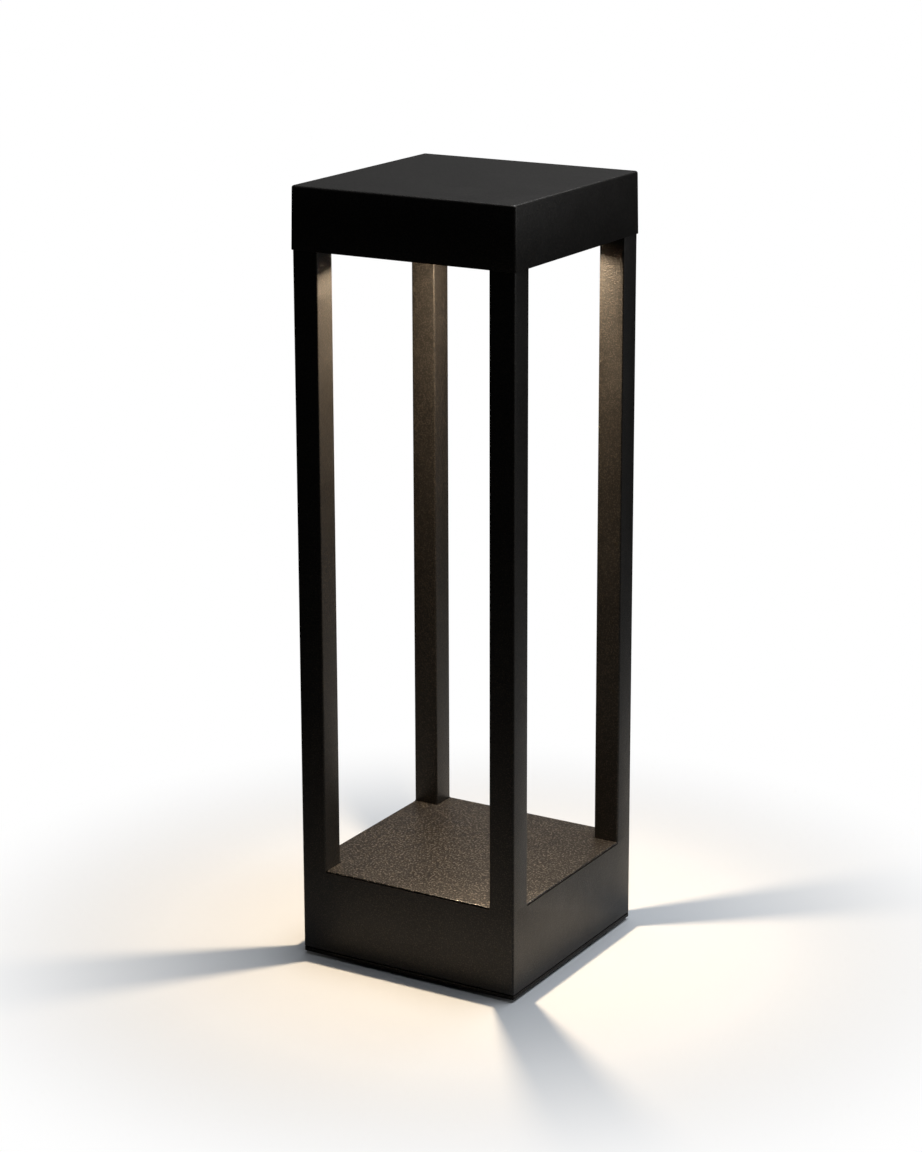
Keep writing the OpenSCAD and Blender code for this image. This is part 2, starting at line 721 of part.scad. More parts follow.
module lead_earth() color("yellowgreen") {
    entry = [-pole_pitch, terminal_y - terminal_w / 2 + 2.5, pole_z];
    wire(smooth([entry, entry - [0, 5, 0], [entry[0] - 8, entry[1] - 9, pole_z + 2],
        [earth_at[0] + 6, earth_at[1] - 12, gear_z - 6],
        [earth_at[0] + 1, earth_at[1] - 8, gear_z - 2.5],
        [earth_at[0], earth_at[1] - m4_d, gear_z - lead_d / 2]], 2), lead_d);
}

// ---- Head cap ----

// Section of the cap outside the corner axes: drafted side, rounded top edge
module cap_edge_profile() {
    low = cap_corner_r + cap_proud_low - cap_proud_top;
    polygon([[-eps, 0], [low, 0], [cap_corner_r, cap_h - cap_edge_r],
        [cap_corner_r - cap_edge_r, cap_h], [-eps, cap_h]]);
    translate([cap_corner_r - cap_edge_r, cap_h - cap_edge_r]) circle(cap_edge_r);
}

module cap_shell() {
    axis = half + cap_proud_top - cap_corner_r;
    translate([0, 0, cap_z]) {
        translate([-axis, -axis, 0]) cube([2 * axis, 2 * axis, cap_h]);
        for (a = [0:90:270]) rotate(a) {
            translate([axis, axis, 0]) rotate([90, 0, 0]) linear_extrude(2 * axis) cap_edge_profile();
            translate([axis, axis, 0]) rotate_extrude() intersection() {
                cap_edge_profile();
                square([cap_corner_r + 10, cap_h]);
            }
        }
    }
}

module head_cap() color("#1d1c1b") {
    difference() {
        union() {
            difference() {
                cap_shell();
                translate([-cavity_half, -cavity_half, cap_z - 1])
                    cube([2 * cavity_half, 2 * cavity_half, cap_step_z - cap_z + 1]);
                translate([-upper_cavity_half, -upper_cavity_half, cap_z])
                    cube([2 * upper_cavity_half, 2 * upper_cavity_half, cap_inside_z - cap_z]);
            }
            // bosses that stand on the tray, each with a rib to the side wall
            four_sides() {
                translate([boss_at, 0, tray_top]) cylinder(r = boss_r, h = cap_inside_z - tray_top + 1);
                translate([boss_at, -boss_rib_t / 2, cap_step_z + 0.5])
                    cube([upper_cavity_half - boss_at + 1, boss_rib_t, cap_inside_z - cap_step_z]);
            }
        }
        four_sides() translate([boss_at, 0, tray_top - 1]) {
            cylinder(r = m4_d / 2 + captive_clearance, h = boss_bore_h + 1);
            cylinder(r = washer_r + 0.4, h = washer_t + 1.4);
        }
    }
}

foot_pad();
ground_plate();
locating_lugs();
base_seal();
cable_grommet();
base_housing();
deck_plate();
deck_nuts();
gear_tray();
led_driver();
driver_screws();
terminal_block();
terminal_screws();
earth_screw();
earth_ring();
body_set_screws();
post_front_left();
post_front_right();
post_back_left();
post_back_right();
post_foot_screws();
head_tray();
tray_screws();
cap_seal();
cap_screws();
captive_washers();
glass_seal();
lens_glass();
clamp_ring();
clamp_ring_screws();
reflector();
led_emitter();
led_board();
thermal_pad();
heat_sink();
heat_sink_pillars();
heat_sink_screws();
led_cable();
tray_grommet();
led_connector();
led_lead_plus();
led_lead_minus();
lead_live();
lead_neutral();
lead_earth();
head_cap();
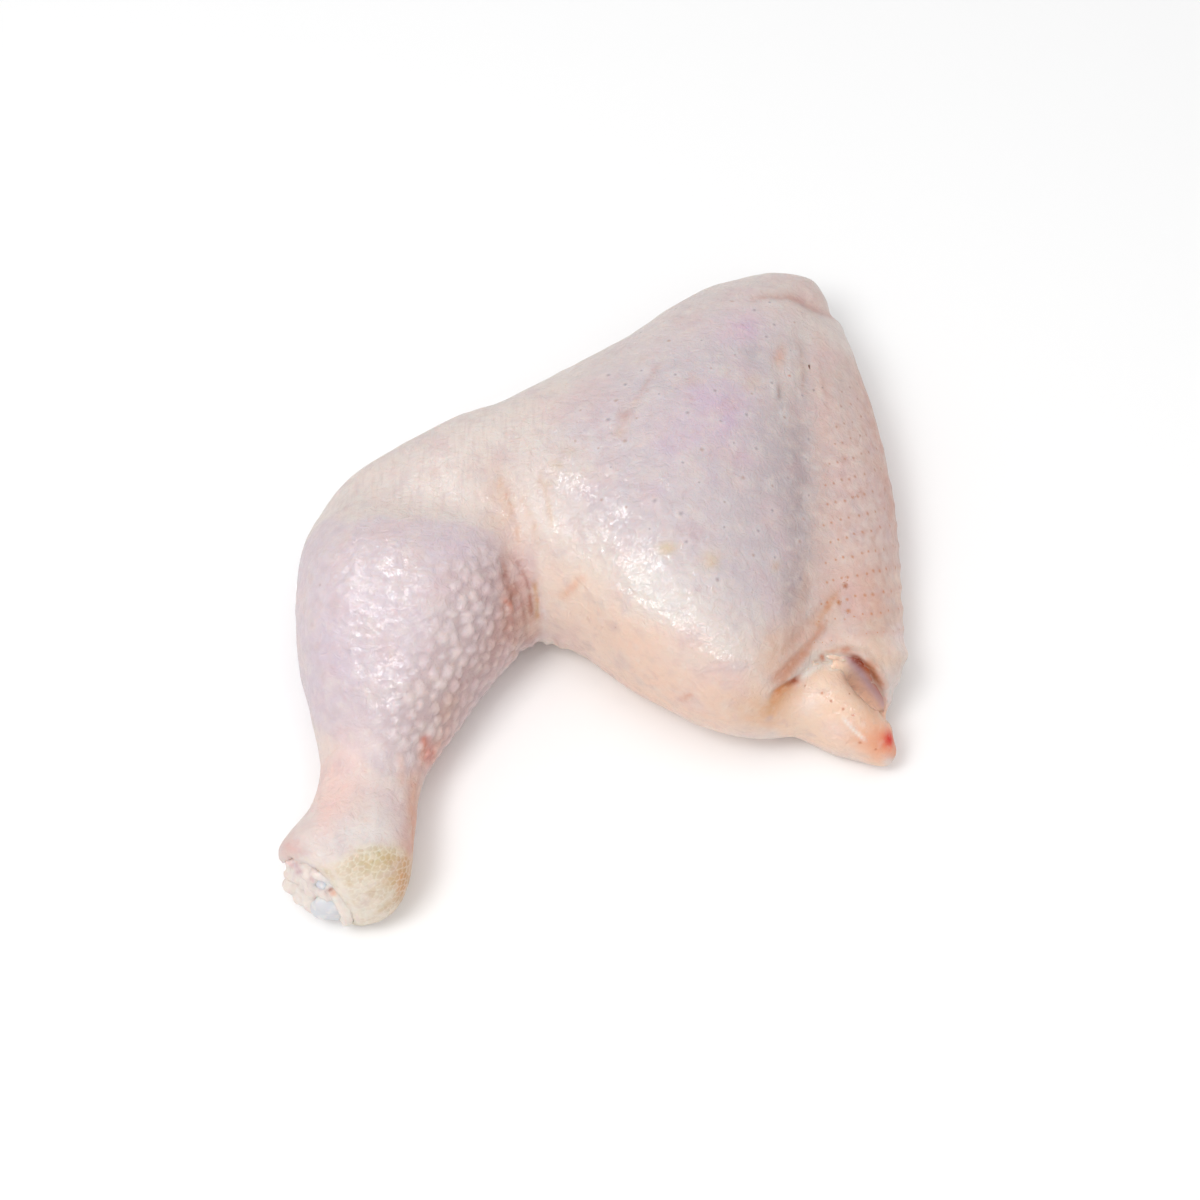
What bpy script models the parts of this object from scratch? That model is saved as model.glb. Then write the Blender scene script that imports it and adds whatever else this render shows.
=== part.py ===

Job> Write every entry out again exactly.

Worked solution>
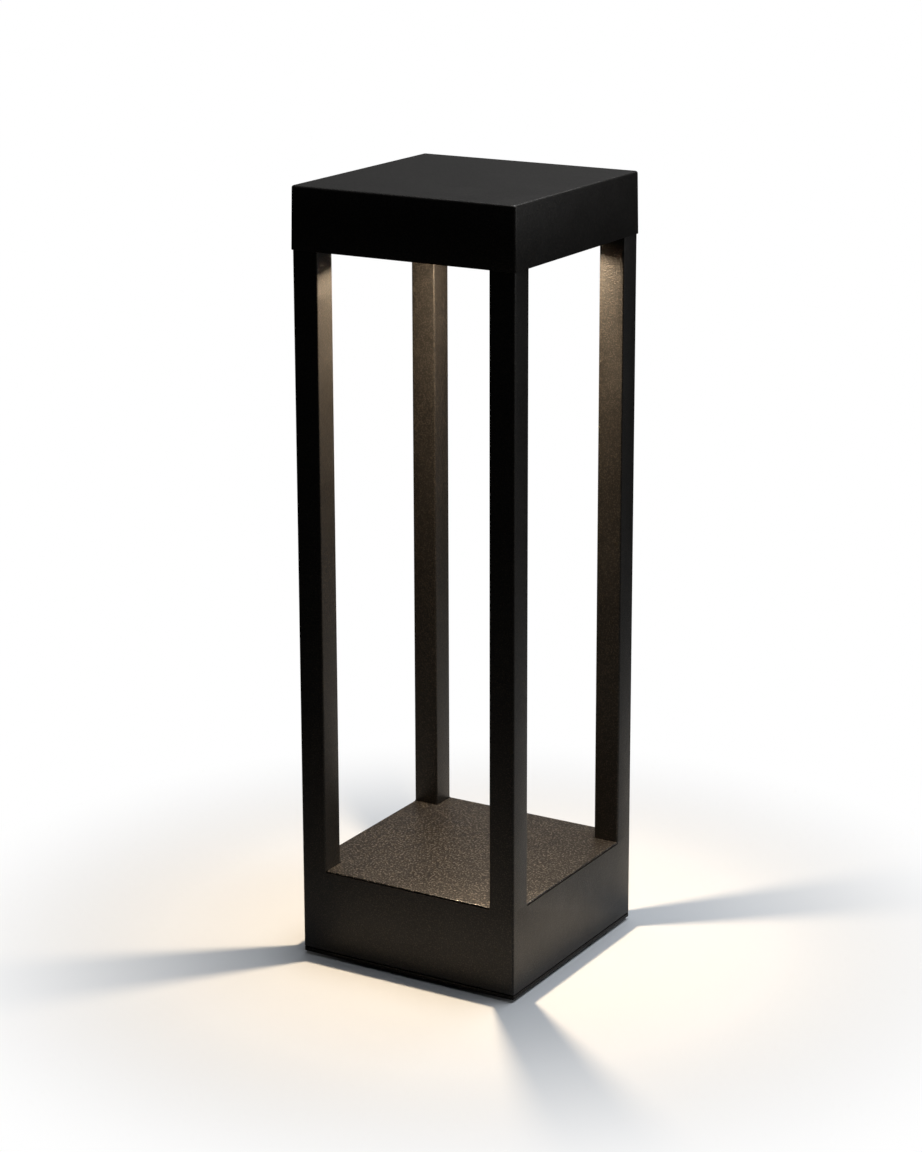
Keep writing the OpenSCAD and Blender code for this image. This is part 2, starting at line 721 of part.scad. More parts follow.
module lead_earth() color("yellowgreen") {
    entry = [-pole_pitch, terminal_y - terminal_w / 2 + 2.5, pole_z];
    wire(smooth([entry, entry - [0, 5, 0], [entry[0] - 8, entry[1] - 9, pole_z + 2],
        [earth_at[0] + 6, earth_at[1] - 12, gear_z - 6],
        [earth_at[0] + 1, earth_at[1] - 8, gear_z - 2.5],
        [earth_at[0], earth_at[1] - m4_d, gear_z - lead_d / 2]], 2), lead_d);
}

// ---- Head cap ----

// Section of the cap outside the corner axes: drafted side, rounded top edge
module cap_edge_profile() {
    low = cap_corner_r + cap_proud_low - cap_proud_top;
    polygon([[-eps, 0], [low, 0], [cap_corner_r, cap_h - cap_edge_r],
        [cap_corner_r - cap_edge_r, cap_h], [-eps, cap_h]]);
    translate([cap_corner_r - cap_edge_r, cap_h - cap_edge_r]) circle(cap_edge_r);
}

module cap_shell() {
    axis = half + cap_proud_top - cap_corner_r;
    translate([0, 0, cap_z]) {
        translate([-axis, -axis, 0]) cube([2 * axis, 2 * axis, cap_h]);
        for (a = [0:90:270]) rotate(a) {
            translate([axis, axis, 0]) rotate([90, 0, 0]) linear_extrude(2 * axis) cap_edge_profile();
            translate([axis, axis, 0]) rotate_extrude() intersection() {
                cap_edge_profile();
                square([cap_corner_r + 10, cap_h]);
            }
        }
    }
}

module head_cap() color("#1d1c1b") {
    difference() {
        union() {
            difference() {
                cap_shell();
                translate([-cavity_half, -cavity_half, cap_z - 1])
                    cube([2 * cavity_half, 2 * cavity_half, cap_step_z - cap_z + 1]);
                translate([-upper_cavity_half, -upper_cavity_half, cap_z])
                    cube([2 * upper_cavity_half, 2 * upper_cavity_half, cap_inside_z - cap_z]);
            }
            // bosses that stand on the tray, each with a rib to the side wall
            four_sides() {
                translate([boss_at, 0, tray_top]) cylinder(r = boss_r, h = cap_inside_z - tray_top + 1);
                translate([boss_at, -boss_rib_t / 2, cap_step_z + 0.5])
                    cube([upper_cavity_half - boss_at + 1, boss_rib_t, cap_inside_z - cap_step_z]);
            }
        }
        four_sides() translate([boss_at, 0, tray_top - 1]) {
            cylinder(r = m4_d / 2 + captive_clearance, h = boss_bore_h + 1);
            cylinder(r = washer_r + 0.4, h = washer_t + 1.4);
        }
    }
}

foot_pad();
ground_plate();
locating_lugs();
base_seal();
cable_grommet();
base_housing();
deck_plate();
deck_nuts();
gear_tray();
led_driver();
driver_screws();
terminal_block();
terminal_screws();
earth_screw();
earth_ring();
body_set_screws();
post_front_left();
post_front_right();
post_back_left();
post_back_right();
post_foot_screws();
head_tray();
tray_screws();
cap_seal();
cap_screws();
captive_washers();
glass_seal();
lens_glass();
clamp_ring();
clamp_ring_screws();
reflector();
led_emitter();
led_board();
thermal_pad();
heat_sink();
heat_sink_pillars();
heat_sink_screws();
led_cable();
tray_grommet();
led_connector();
led_lead_plus();
led_lead_minus();
lead_live();
lead_neutral();
lead_earth();
head_cap();
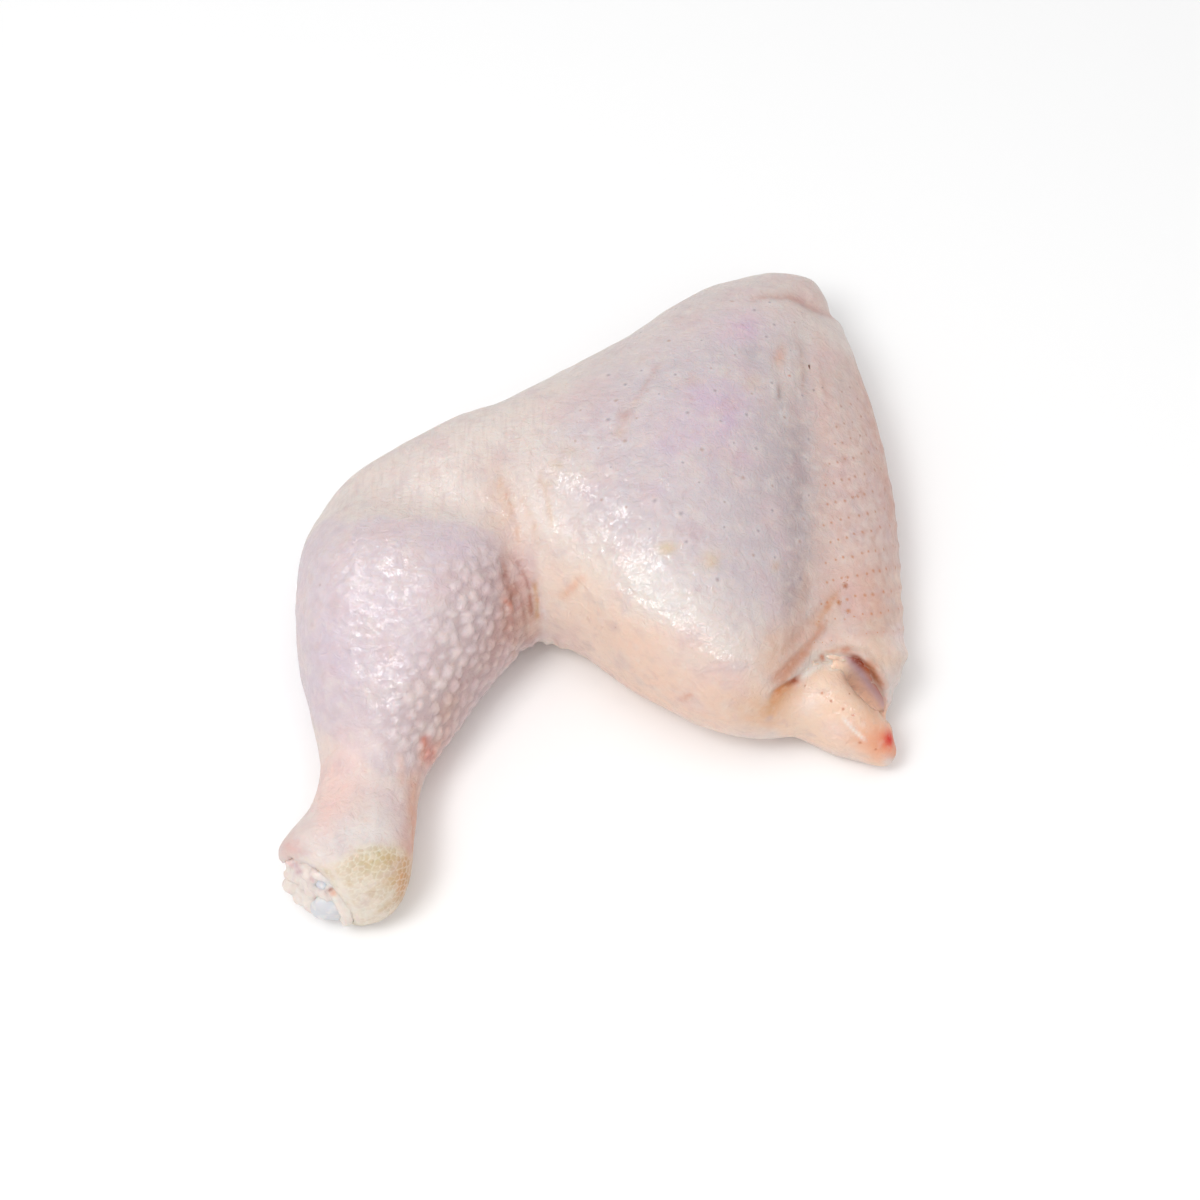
What bpy script models the parts of this object from scratch? That model is saved as model.glb. Then write the Blender scene script that imports it and adds whatever else this render shows.
=== part.py ===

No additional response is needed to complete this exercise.